When this problem hit, the first call was for a rollback of the upgraded code. But, without knowing the exact problem you do not know if this actually solves anything. In our case, the locking database transaction was already running and unless killed (either directly in the database, or indirectly by terminating its client) the rollback wouldn’t save the day.

By determining the exact cause “A DDL command is causing a table lock on table X blocking all updates to table X from the client requests due to Y, eating all of the web server worker threads while being blocked” we found that we had these options:

* Terminate the long running command (causing the lock) and then do the code rollback if needed (and only if valid after partial database changes were made).
* Let the long running command finish, but in the meanwhile disable the process that was being blocked and eating threads (simple for this particular problem and since it isn’t a customer visible feature). This would let the upgrade complete while not blocking the online application, although it might have been too resource intensive on the database to continue the work.
* Help the bad command along: In our case it was on the “delete every one of the 9 million records in a table the hard way” stage, so stopping the delete and issuing a truncate table to do the same action almost instantly pushed it right along nicely.

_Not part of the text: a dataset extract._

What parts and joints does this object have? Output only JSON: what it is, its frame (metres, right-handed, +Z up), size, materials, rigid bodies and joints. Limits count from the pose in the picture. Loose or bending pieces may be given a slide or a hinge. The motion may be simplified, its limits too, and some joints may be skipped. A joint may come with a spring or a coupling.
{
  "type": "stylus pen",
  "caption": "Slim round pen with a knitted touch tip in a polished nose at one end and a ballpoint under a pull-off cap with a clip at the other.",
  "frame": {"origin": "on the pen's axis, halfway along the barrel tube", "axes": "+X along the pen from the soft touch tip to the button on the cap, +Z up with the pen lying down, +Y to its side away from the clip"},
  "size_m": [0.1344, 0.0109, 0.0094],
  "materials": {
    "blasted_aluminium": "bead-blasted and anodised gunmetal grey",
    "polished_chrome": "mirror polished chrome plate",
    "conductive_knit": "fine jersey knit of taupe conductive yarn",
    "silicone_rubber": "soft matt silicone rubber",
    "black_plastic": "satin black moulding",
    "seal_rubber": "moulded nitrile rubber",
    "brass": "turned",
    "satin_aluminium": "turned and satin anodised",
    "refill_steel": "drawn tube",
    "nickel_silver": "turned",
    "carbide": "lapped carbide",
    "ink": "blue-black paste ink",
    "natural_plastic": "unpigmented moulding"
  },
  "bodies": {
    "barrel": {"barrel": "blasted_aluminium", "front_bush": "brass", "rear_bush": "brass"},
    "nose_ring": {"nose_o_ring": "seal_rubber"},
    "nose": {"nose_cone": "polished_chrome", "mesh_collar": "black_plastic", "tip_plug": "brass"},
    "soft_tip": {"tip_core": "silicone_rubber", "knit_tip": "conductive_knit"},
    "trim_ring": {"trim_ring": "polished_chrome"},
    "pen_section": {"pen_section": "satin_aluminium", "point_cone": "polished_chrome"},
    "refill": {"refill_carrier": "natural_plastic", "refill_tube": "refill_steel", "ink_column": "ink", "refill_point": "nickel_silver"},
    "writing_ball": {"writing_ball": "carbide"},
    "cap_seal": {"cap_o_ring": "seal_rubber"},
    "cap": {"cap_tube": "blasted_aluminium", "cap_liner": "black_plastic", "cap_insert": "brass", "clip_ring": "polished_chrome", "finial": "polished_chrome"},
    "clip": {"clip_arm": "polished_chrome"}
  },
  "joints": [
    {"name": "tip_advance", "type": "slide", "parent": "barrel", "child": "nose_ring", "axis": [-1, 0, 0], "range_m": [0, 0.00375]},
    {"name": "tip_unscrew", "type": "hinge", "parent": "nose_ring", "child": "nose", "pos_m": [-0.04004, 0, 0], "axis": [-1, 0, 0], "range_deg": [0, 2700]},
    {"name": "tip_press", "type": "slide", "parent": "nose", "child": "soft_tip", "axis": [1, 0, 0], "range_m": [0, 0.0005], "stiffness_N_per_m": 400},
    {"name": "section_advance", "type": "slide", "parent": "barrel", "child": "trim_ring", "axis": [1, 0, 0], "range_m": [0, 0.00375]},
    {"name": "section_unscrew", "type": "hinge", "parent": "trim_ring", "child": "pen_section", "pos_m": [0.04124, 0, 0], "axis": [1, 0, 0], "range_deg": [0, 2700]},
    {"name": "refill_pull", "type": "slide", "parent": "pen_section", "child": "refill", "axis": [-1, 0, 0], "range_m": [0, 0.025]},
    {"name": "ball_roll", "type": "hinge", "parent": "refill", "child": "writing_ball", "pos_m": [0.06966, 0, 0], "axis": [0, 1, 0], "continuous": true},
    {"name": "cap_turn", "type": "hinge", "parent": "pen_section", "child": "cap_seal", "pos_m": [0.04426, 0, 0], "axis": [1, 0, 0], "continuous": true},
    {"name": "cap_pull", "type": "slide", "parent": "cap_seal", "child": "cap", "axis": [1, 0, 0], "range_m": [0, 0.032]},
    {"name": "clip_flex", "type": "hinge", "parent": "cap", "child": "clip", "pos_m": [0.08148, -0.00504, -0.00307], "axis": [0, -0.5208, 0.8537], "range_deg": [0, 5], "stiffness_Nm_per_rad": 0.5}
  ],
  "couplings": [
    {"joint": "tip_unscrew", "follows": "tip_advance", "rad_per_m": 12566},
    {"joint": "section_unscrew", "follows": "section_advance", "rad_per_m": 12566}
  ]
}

The last option turned out to be the best, with the disabling of the process underway in parallel (just in case). Always do intentional fixes to known and understood problems. Panic is not a helpful process.

h2. Summary

Everything “learned” during this problem, were things we already knew. But they were not kept in mind at every stage of the way; both in development changes to our code over 4 years, and in handling the “simple” upgrade.

So while we look at the “revamp of ZDZ”:—Revamp-Rebuild-Redo-Re-Everything we will be sure to keep them all in mind and point out where we are taking them into consideration.

And you be sure to keep them in mind for your own applications and upgrades… (otherwise, feel free to post your lessons learned here so that others can evolve!)